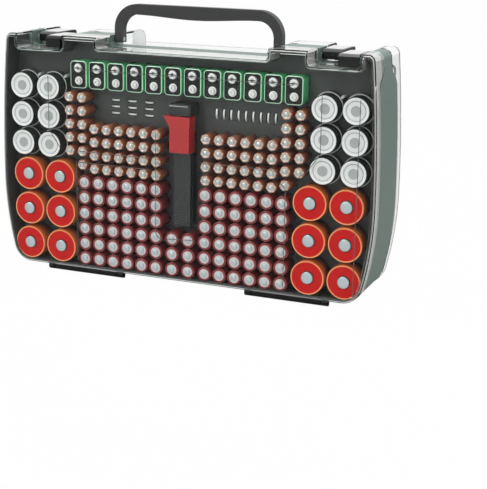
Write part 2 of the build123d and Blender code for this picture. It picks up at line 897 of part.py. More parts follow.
# ================================================================ the whole case
def all_parts():
    parts = {
        "body_frame": body_frame(),
        "front_tray": front_tray(),
        "back_tray": back_tray(),
        "front_lid": front_lid(),
        "back_lid": back_lid(),
        "latch_pins": latch_pins(),
        "handle": handle(),
        "handle_pins": handle_pins(),
        "tester_rail": tester_rail(),
        "tester_cap": tester_cap(),
        "tester_slider": tester_slider(),
        "slider_contact": slider_contact(),
        "tester_contact": tester_contact(),
        "aa_cells": standing_cells(aa_places(), aa_diameter, front_cell_tip, aa_length, round_cell_sides),
        "aaa_cells": standing_cells(aaa_places(), aaa_diameter, front_cell_tip, aaa_length, round_cell_sides),
        "d_cells": standing_cells(d_places(), d_diameter, big_cell_tip, d_length, big_cell_sides),
        "c_cells": standing_cells(c_places(), c_diameter, front_cell_tip, c_length, big_cell_sides),
        "nine_volt_cells": nine_volt_cells(),
        "small_coin_cells": small_coins(),
        "large_coin_cells": large_coins(),
    }
    for name in latch_pivots():
        parts[name] = placed_latch(name)
    for name, (places, diameter, length) in lying_kinds.items():
        parts[name] = lying_cells(places, diameter, length)
    return parts


if __name__ == "__main__":
    os.makedirs("parts", exist_ok=True)
    for name, shape in all_parts().items():
        export_step(shape, f"parts/{name}.step")
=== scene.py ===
# %% [markdown]
# # A carry case for loose battery cells
# The real object is a bowed plastic case with a clear lid on each side. The rigid parts were drawn
# in CAD and arrive here as a frame that already fits together. This notebook gives them their
# finishes and adds what is better modelled than machined: round cells, the clear lids, soft edges.

# %% Load the frame
import math

import bmesh
import bpy
from mathutils import Matrix, Vector


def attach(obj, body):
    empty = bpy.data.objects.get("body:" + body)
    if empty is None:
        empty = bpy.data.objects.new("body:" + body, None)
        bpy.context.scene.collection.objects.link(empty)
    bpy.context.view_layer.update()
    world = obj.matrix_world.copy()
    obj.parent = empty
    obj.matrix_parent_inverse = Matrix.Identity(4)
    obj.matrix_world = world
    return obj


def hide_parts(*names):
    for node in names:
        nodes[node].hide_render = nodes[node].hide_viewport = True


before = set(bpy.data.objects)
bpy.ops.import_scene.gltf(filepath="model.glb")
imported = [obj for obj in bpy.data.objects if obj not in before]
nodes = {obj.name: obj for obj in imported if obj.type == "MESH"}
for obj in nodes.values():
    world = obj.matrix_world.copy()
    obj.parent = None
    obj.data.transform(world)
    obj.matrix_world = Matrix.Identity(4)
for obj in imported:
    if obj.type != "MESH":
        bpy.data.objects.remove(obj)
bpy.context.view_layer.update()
print("nodes from CAD:", len(nodes))

# %% [markdown]
# ## Colours and a node helper
# Colours are read as sRGB hex values, the way a picture shows them, and Blender wants linear light,
# so one function turns them. A second function adds a node with its settings and links, which keeps
# each material readable as a short list of what feeds what.

# %% Helpers for materials
MM = 0.001


def linear(hex_colour, alpha=1.0):
    """An sRGB hex colour as linear light."""
    channels = [int(hex_colour[i : i + 2], 16) / 255 for i in (1, 3, 5)]
    return [c / 12.92 if c <= 0.04045 else ((c + 0.055) / 1.055) ** 2.4 for c in channels] + [alpha]


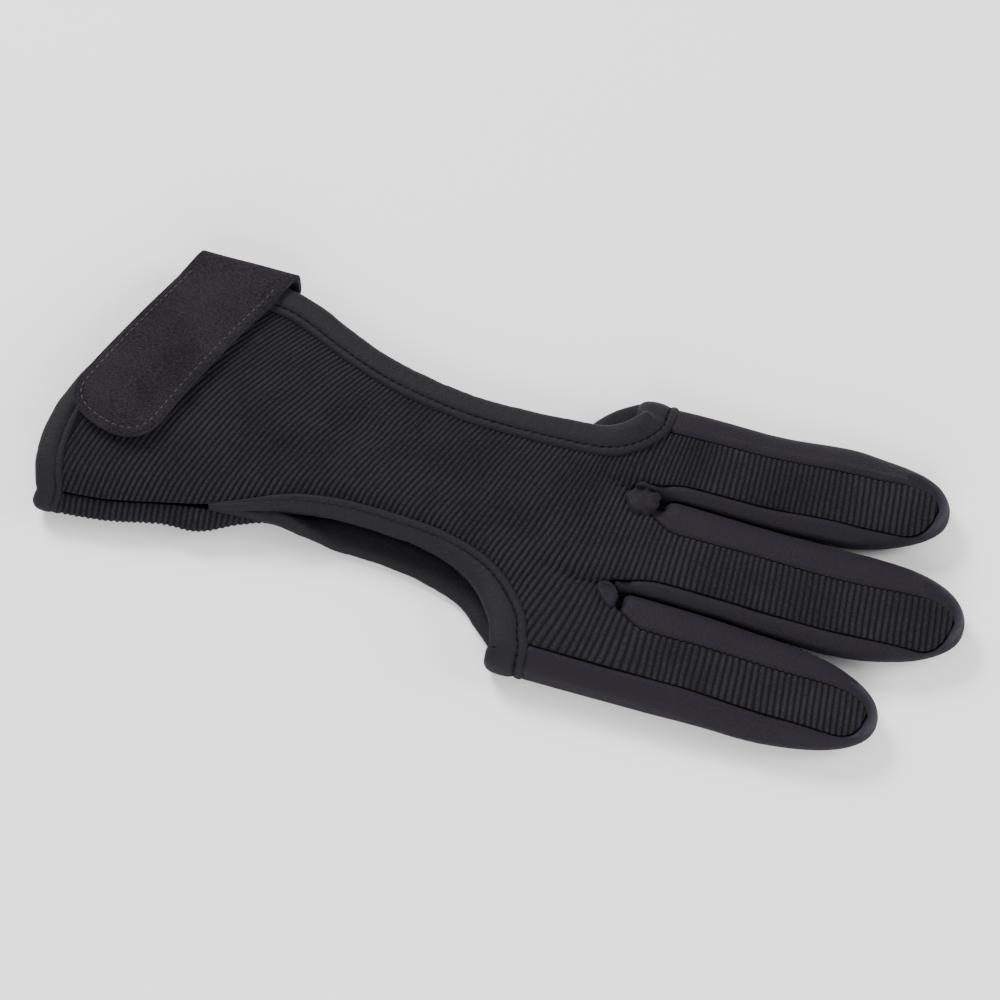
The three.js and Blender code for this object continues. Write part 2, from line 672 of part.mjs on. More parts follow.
// Rows between two, in the steps that the panels are built with.
function rowsBetween(from, to) {
  const count = Math.round(Math.abs(to - from) * ROW_STEPS);
  return range(count).map((i) => lerp(from, to, i / count));
}

// Thumb opening: along the back panel, round the index finger's base and back along the palm panel.
const LOOP_CELLS = 6;
function thumbOpeningBinding() {
  const upper = rowsBetween(OPENING_ROW, SHOULDER).map((t) =>
    edgeOf(backPoint, t, 0, 1, back("lowBand", t) * BAND_WIDTH),
  );
  const x = INDEX_START + SEAM;
  const from = angleAt(index, x, stripEdge(index, x, -1, STRIP_SEAM));
  const to = 2 * Math.PI - angleAt(index, x, stripBase(index, -1));
  const section = (at, angle) => fingerPoint(index, at, angle);
  const round = range(LOOP_CELLS).slice(1, -1).map((i) => ({
    ...edgeOf(section, x, lerp(from, to, i / LOOP_CELLS), -1, LOOP_BAND_WIDTH),
    flush: i / LOOP_CELLS,
  }));
  const lower = rowsBetween(PALM_END, OPENING_ROW).map((t) =>
    openingEdge(t, 0, palm("palmBand", t) * BAND_WIDTH),
  );
  return tape([...upper, ...round, ...lower]);
}

// Side opening: along the palm panel from the strap, round the ring finger's base and back to the cuff.
function sideOpeningBinding() {
  const lower = rowsBetween(SIDE_ROW, PALM_END).map((t) => openingEdge(t, -1, BAND_WIDTH));
  const x = RING_START + SEAM;
  const from = 2 * Math.PI - angleAt(ring, x, stripBase(ring, 1));
  const to = 2 * Math.PI + angleAt(ring, x, stripEdge(ring, x, 1, STRIP_SEAM));
  const section = (at, angle) => fingerPoint(ring, at, angle);
  const round = range(LOOP_CELLS).slice(1, -1).map((i) => ({
    ...edgeOf(section, x, lerp(from, to, i / LOOP_CELLS), -1, BAND_WIDTH),
    flush: 1 - i / LOOP_CELLS,
  }));
  const upper = rowsBetween(CROTCH, 0).map((t) => edgeOf(backPoint, t, 1, 1, BAND_WIDTH, SIDE_ROLL));
  return tape([...lower, ...round, ...upper]);
}

// Cuff end: over the back panel's end from the little-finger side, then under the palm panel's.
const CUFF_CELLS = 14;
function cuffBinding() {
  const over = range(CUFF_CELLS).slice(0, -1).map((i) =>
    edgeOf(backPoint, 0, 1 - i / CUFF_CELLS, 1, CUFF_BAND_WIDTH),
  );
  const cells = 2 * CURL_CELLS + FLAT_CELLS;
  const under = range(cells - 1).map((j) => palmEdge(0, j, CUFF_BAND_WIDTH));
  return tape([...over, ...under]);
}

// The row at which a rising value reaches a limit.
const HALVINGS = 20;
function rowWhere(value, limit) {
  let [from, to] = [0, SHOULDER];
  for (let i = 0; i < HALVINGS; i++) {
    const t = (from + to) / 2;
    if (value(t) < limit) from = t;
    else to = t;
  }
  return from;
}

// The back panel's outer height over a place of the floor.
function panelHeight(x, y) {
  const shareAt = (t) => clamp01((y - back("lowY", t)) / (back("highY", t) - back("lowY", t)));
  const t = rowWhere((row) => backPoint(row, shareAt(row)).x, x);
  return backPoint(t, shareAt(t)).z;
}

// The panels' little-finger border at x.
const sideBorder = (x) => back("highY", rowWhere((row) => back("highX", row), x));

// Wrist strap: sewn to the palm panel's edge, turned up round the side and laid over the back panel.
const STRAP_TURN_POWER = 4;
const STRAP_END_POWER = 2.4;
const STRAP_CELLS = 4;
const STRAP_ROWS = 9; // rows along its straight part
const STRAP_END_ROWS = 4; // rows round its end
const STRAP_TURN = [-90, -60, -30, 0, 30, 60]; // rows round the glove's side, in degrees
function wristStrap() {
  const slant = THREE.MathUtils.degToRad(STRAP_SLANT);
  const over = new THREE.Vector3(-Math.sin(slant), -Math.cos(slant), 0);
  const foldAcross = new THREE.Vector3(1 / Math.cos(slant), 0, 0);
  const endAcross = new THREE.Vector3(Math.cos(slant), -Math.sin(slant), 0);
  const middleX = STRAP_PLACE * HAND_LENGTH;
  const turnY = sideBorder(middleX) + SEAM + BAND_WIDTH + STRAP_CLEAR + STRAP_THICKNESS;
  const edge = new THREE.Vector3(middleX, turnY, 0);
  const tapeTop = BAND_THICKNESS / 2 - WALL / 2;
  const cover = (p) => panelHeight(p.x, p.y) + tapeTop + STRAP_LIFT + STRAP_THICKNESS;
  const place = (reach, side, half) => {
    const across = foldAcross.clone().lerp(endAcross, clamp01(reach / STRAP_REACH));
    return edge.clone().addScaledVector(over, reach).addScaledVector(across, side * half);
  };
  const turnDepth = cover(edge) / 2;
  const rows = [{ reach: turnDepth, lift: 0, sewn: 1 }, { reach: turnDepth, lift: 0, sewn: 0.5 }];
  for (const angle of STRAP_TURN) {
    const turn = THREE.MathUtils.degToRad(angle);
    const power = 2 / STRAP_TURN_POWER;
    rows.push({
      reach: turnDepth * (1 - signedPower(Math.cos(turn), power)),
      lift: (1 + signedPower(Math.sin(turn), power)) / 2,
    });
  }
  const straight = STRAP_REACH - STRAP_ROUND;
  for (const i of range(STRAP_ROWS)) rows.push({ reach: lerp(turnDepth, straight, i / STRAP_ROWS), lift: 1 });
  for (const i of range(STRAP_END_ROWS).slice(1)) {
    const turn = (i / STRAP_END_ROWS) * (Math.PI / 2);
    rows.push({ reach: straight + STRAP_ROUND * Math.sin(turn), lift: 1 });
  }
  const grid = rows.map(({ reach, lift, sewn = 0 }) => {
    const rounding = clamp01((reach - straight) / STRAP_ROUND);
    const half = (STRAP_WIDTH / 2) * (1 - rounding ** STRAP_END_POWER) ** (1 / STRAP_END_POWER);
    return range(2 * STRAP_CELLS).map((j) => {
      const p = place(reach, j / STRAP_CELLS - 1, half);
      p.z = lift * cover(p);
      p.y = lerp(p.y, sideBorder(p.x) + STRAP_SEWN_GAP, sewn);
      return p;
    });
  });
  return sheet([grid], STRAP_THICKNESS);
}

// The glove
const materials = {
  ribbed: new THREE.MeshStandardMaterial({ color: COLOURS.ribbed, roughness: 0.95, metalness: 0 }),
  leather: new THREE.MeshStandardMaterial({ color: COLOURS.leather, roughness: 0.75, metalness: 0 }),
  suede: new THREE.MeshStandardMaterial({ color: COLOURS.suede, roughness: 1, metalness: 0 }),
};
const pieces = {
  back_panel: [backPanel(), materials.ribbed],
  palm_panel: [palmPanel(), materials.ribbed],
  index_finger_leather: [fingerLeather(index), materials.leather],
  middle_finger_leather: [fingerLeather(middle), materials.leather],
  ring_finger_leather: [fingerLeather(ring), materials.leather],
  index_middle_gusset: [crotchGusset(index, middle), materials.leather],
  middle_ring_gusset: [crotchGusset(middle, ring), materials.leather],
  thumb_opening_binding: [thumbOpeningBinding(), materials.leather],
  side_opening_binding: [sideOpeningBinding(), materials.leather],
  cuff_binding: [cuffBinding(), materials.leather],
  wrist_strap: [wristStrap(), materials.suede],
};
const pattern = new THREE.Group();
for (const [name, [geometry, material]] of Object.entries(pieces)) {
  const mesh = new THREE.Mesh(geometry, material);
  mesh.name = name;
  pattern.add(mesh);
}

const bounds = new THREE.Box3().setFromObject(pattern);
const centre = bounds.getCenter(new THREE.Vector3());
pattern.position.set(-centre.x, -centre.y, -bounds.min.z);

const glove = new THREE.Group();
glove.name = "archery_glove";
glove.add(pattern);

export default glove;
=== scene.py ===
import math

import bpy
from mathutils import Matrix, Vector, noise


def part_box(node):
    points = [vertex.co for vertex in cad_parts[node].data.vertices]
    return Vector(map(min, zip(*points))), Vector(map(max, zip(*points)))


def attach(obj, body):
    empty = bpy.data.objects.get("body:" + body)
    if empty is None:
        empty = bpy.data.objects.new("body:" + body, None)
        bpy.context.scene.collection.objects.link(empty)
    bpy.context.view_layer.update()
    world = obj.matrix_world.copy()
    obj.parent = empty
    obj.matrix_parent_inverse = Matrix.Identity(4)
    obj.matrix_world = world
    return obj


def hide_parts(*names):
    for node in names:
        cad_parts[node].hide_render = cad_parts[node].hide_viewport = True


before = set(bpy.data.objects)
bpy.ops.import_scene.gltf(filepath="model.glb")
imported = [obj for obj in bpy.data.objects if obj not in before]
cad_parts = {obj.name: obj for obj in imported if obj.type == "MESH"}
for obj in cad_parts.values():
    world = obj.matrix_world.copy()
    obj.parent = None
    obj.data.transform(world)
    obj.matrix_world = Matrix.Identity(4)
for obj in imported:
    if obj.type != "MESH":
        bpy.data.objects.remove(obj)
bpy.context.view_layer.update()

# Driving sizes, millimetres and degrees
HAND_LENGTH = 134
HAND_WIDTH = 79
HAND_THICKNESS = 13
FINGER_PITCH = 28.2
FINGER_THICKNESS = 10
WALL = 1.1
SEAM = 0.3
STRIP_ROUND = 9
STRIP_POWER = 2.4
STRIP_GAP = 0.2
NOTCH_WIDTH = 6.4
NOTCH_LENGTH = 13
NOTCH_BIAS = 1.5
NOTCH_DEPTH = 2
VALLEY_HEIGHT = 7.6
TIP_ROUND = 17
TIP_DROP = 1.2
INDEX_START = -13.2
RING_START = 3.4
BAND_WIDTH = 7.2
LOOP_BAND_WIDTH = 9
BAND_THICKNESS = 2.2
CUFF_BAND_WIDTH = 5.8
TAPE_WALL = 0.7
FLOOR_GAP = 0.02
PALM_CURL = 10
PALM_CURL_HEIGHT = 8
PALM_SIDE_Z = 0.4
PALM_SEAM_LIFT = 0.11
INDEX_INSET = 6
RING_INSET = 1.6
STRAP_WIDTH = 24.5
STRAP_REACH = 63.5
STRAP_THICKNESS = 1.7
STRAP_LIFT = 0.5
STRAP_ROUND = 10
STRAP_POWER = 2.4
STRAP_CLEAR = 1.8
STRAP_PLACE = -0.84
STRAP_SLANT = 18
STRAP_SEWN_GAP = 0.9
SIDE_ROLL = -14
SECTION_POWER = 2.3
KNUCKLE_POWER = 4.2
TAPER_POWER = 2.2
KNUCKLE_FADE = (4, 42)

# Cells of the meshes: rows for each row of the hand's table; across a strip, along it and round its end;
# across a notch; across the leather, along its straight part and round its tip; on a curled border of the
# palm and between its two borders
ROWS_EACH = 7
STRIP_CELLS = 8
STRIP_ROWS = 32
STRIP_END_ROWS = 10
NOTCH_CELLS = 5
LEATHER_CELLS = 112
LEATHER_ROWS = 36
TIP_ROWS = 46
CURL_CELLS = 9
FLAT_CELLS = 24

# Slow unevenness of each piece: size and amount of the waves
CLOTH_WEAR = [(9, 0.12), (1.1, 0.09)]
LEATHER_WEAR = [(7, 0.2), (22, 0.4)]
TAPE_WEAR = [(5, 0.14), (1.6, 0.07)]
STRAP_WEAR = [(14, 0.35)]

# Ribs of the stretch fabric: pitch on the hand and on the fingers, how far from the knuckle line it changes,
# height, and the cuts of one rib with the share of the height at each
HAND_PITCH = 1.5
FINGER_RIB_PITCH = 1.54
PITCH_CHANGE = 15
RIB_HEIGHT = 0.46
RIB_CUTS = (0.0, 0.2, 0.5, 0.8)
RIB_PROFILE = (0.0, 0.52, 1.0, 0.52)

# How far the ribs lean from the glove's cross direction towards the fingers, at the two sides of the hand.
# Rows: x, lean at the thumb side, lean at the little-finger side, in degrees
RIB_LEAN = [
    (-136, 5, 24),
    (-108, 8, 30),
    (-82, 14, 27),
    (-60, 20, 20),
    (-40, 19, 19),
    (-20, 15, 15),
    (0, 6, 6),
    (20, -2, -2),
    (50, -7, -7),
    (90, -7, -7),
]

# Binding and strap stitches
STITCH_PITCH = 2.2
STITCH_LENGTH = 1.5
STITCH_RADIUS = 0.3
STRAP_STITCH_RADIUS = 0.24
STRAP_STITCH_PITCH = 2.0
STRAP_STITCH_LENGTH = 1.25
STRAP_STITCH_INSET = 1.9

# Camera of the photograph
VIEW_AZIMUTH = 17
VIEW_ELEVATION = 60
VIEW_DISTANCE = 900
VIEW_LENS = 129.6
VIEW_TARGET = (-33, 6.2, 0)


class Finger:
    """place: in finger pitches from the middle finger; tip: from the strip's end to the fingertip; strip: its
    width; shift: how far it lies off the axis; sections: along as a share of the length, lean and width."""

    def __init__(self, place, length, taper, tip, strip, shift, sections):
        self.place = place
        self.length = length
        self.taper = taper
        self.tip = tip
        self.strip = strip
        self.shift = shift
        self.sections = sections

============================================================

EXERCISE:
From the listing above, copy every line that includes the word "More".

CORRECT ANSWER:
Write part 2 of the build123d and Blender code for this picture. It picks up at line 897 of part.py. More parts follow.
The three.js and Blender code for this object continues. Write part 2, from line 672 of part.mjs on. More parts follow.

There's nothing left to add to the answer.